Even though the history of conservation can be greatly linked to the rise of racial capitalism and the consolidation of western imperialism, many conservationists were indeed on a mission to “protect” nature. This colonial project was, and still is, based on the idea that human and non-human ecosystems are distinct entities and fundamentally incompatible with one another. Therefore the only way to protect nature is through a “fortress” model of conservation: creating protected areas and remove, and exclude, all human inhabitants from them. As the contradictions of capitalism – unlimited capitalist exploitation of the natural world is set to destroy its own conditions of production and reproduction – became more and more evident the need for conservation became inevitable.

Key to the ideology is that white people are seen as better able to “take care of the environment”.

As the consensus around the need to “protect” the land from any form of human activity grew, so did the colonial idea that white people are seen as better able and more equipped to “take care of the environment”. This idea, which still shapes a lot of conservation initiatives today, has been determining who has and who hasn’t authority in defining what conservation is and how to best put it into practice. This hierarchy has been legitimized the systematic violent eviction of indigenous people from their customary lands, their exclusion from leadership positions in local and global conservation projects and the increasing militarization of “protected” areas.

Big conservation attempts to justify its land grab by claiming that the local people don’t know how to care for their own land and don’t respect wildlife. Yet, for generations, these communities have made their living as hunter-gatherers or subsistence farmers: their day-to-day survival has always depended on their profound understanding of their environment and ability to maintain healthy wildlife populations, but somehow the myth persists that saving the planet is the white man’s burden.” – Sophie, Grig The Independent

Photo source: WWF

The crux of the problem is top down approaches based on a one size fits all mentality where white scientific methods are imposed over communities who actually know how to manage the land. This frontline militarisation is directly associated with huge numbers of rights abuses against these dislocated communities – including restraining their access to local natural resources, sexual abuse towards local women, rape and other forms of gender-based violence, murder, torture, unlawful arrest and detention, physical beatings, destruction and theft of personal property torture and harassment.

Paradoxically, once a national park or wildlife reserve is established, the same groups who kicked out the locals then welcome thousands of other (paying) people onto the land. Many protected areas encourage tourism, facilitate trophy hunting, or permit logging, mining or other resource extraction.

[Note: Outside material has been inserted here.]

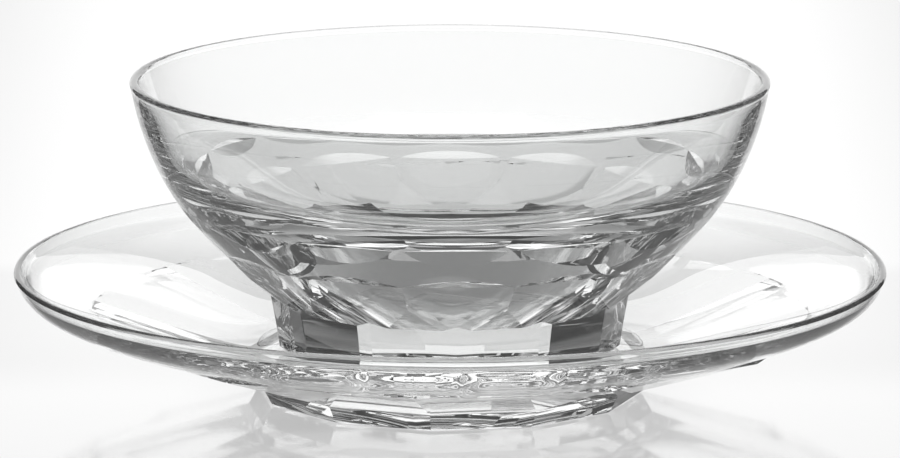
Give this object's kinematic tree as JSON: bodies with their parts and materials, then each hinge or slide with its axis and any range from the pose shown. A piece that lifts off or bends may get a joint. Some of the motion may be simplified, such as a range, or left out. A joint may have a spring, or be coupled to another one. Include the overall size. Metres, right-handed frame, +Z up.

Under fortress conservation, the ecosystem is not simply preserved in its natural state, it is managed according to economic imperatives.” – Sophie, Grig The Independent

As concerns over the climate and ecological crisis are being mainstreamed across both state and non-state environmental (and political) agendas, climate change mitigation is being weaponized to further a colonial tradition of local displacement of indigenous people and state-led violence. Governments from the Global North offsetting their carbon emissions by investing in tree-planting and other “conservation” initatives. Conservation agencies funding and supporting an increasingly militarized form of conservation responsible for systematic human rights abuses in local and indigenous communities.

This is eco-fascism. It is a product of years of racial capitalism and (neo)colonial power, rooted in white supremacy and born out of the genocide and systemic oppression of indigenous people. In some European countries, for example, people residing in areas that with time became national parks have been left to live happily and in peace. How is it that in countries like the UK villages, working farms and even whole towns can be found in national parks and considered a charming part of the landscape when at the same time indigenous people century-long settlments are framed as “illegal” and environmentally “danerous”?

It is undeniable that big conservation is contributing to the climate and ecological crisis by not only ignoring indigenous expertise and resources, but by actively fueling their destruction. An increasing nuber of evidence is showing that that when local communities – especially those ones that have a long-lasting relationship with their local natural environment – have secure land rights and autonomy within local land management biodiversity levels are maintained high, low rates of deforestation are recorded, more carbon is stored. Disposessing those who are best equipped to look after their local environment and destroying their ability to use, refine or update their land and wildlife management skills is not only a justice issue, but a climate and ecological one.

“When bulldozers or park rangers force indigenous peoples from their homes, it is not only a human rights crisis, it is also a detriment to all humanity. Indigenous peoples have long stewarded and protected the world’s forests … They are achieving at least equal conservation results with a fraction of the budget of protected areas, making investment in indigenous peoples themselves the most efficient means of protecting forests.” – Victoria Tauli-Corpuz, United Nations

“Anyone who truly cares about the planet must stop supporting any form of “conservation” which wounds, alienates and destroys the environment’s best allies. It’s time for a new conservation that recognises indigenous peoples as senior partners in the fight to protect their own land, not as “squatters” and “poachers” to be evicted and criminalised” – Sophie Grig, The Independent

Here we have a responsibility. We have an opportunity to build meaningful solidarity relationships, organize and join the existing efforts to “decolonize” conservation towards systemic and transformative justice-based change in this time of worsening crisis.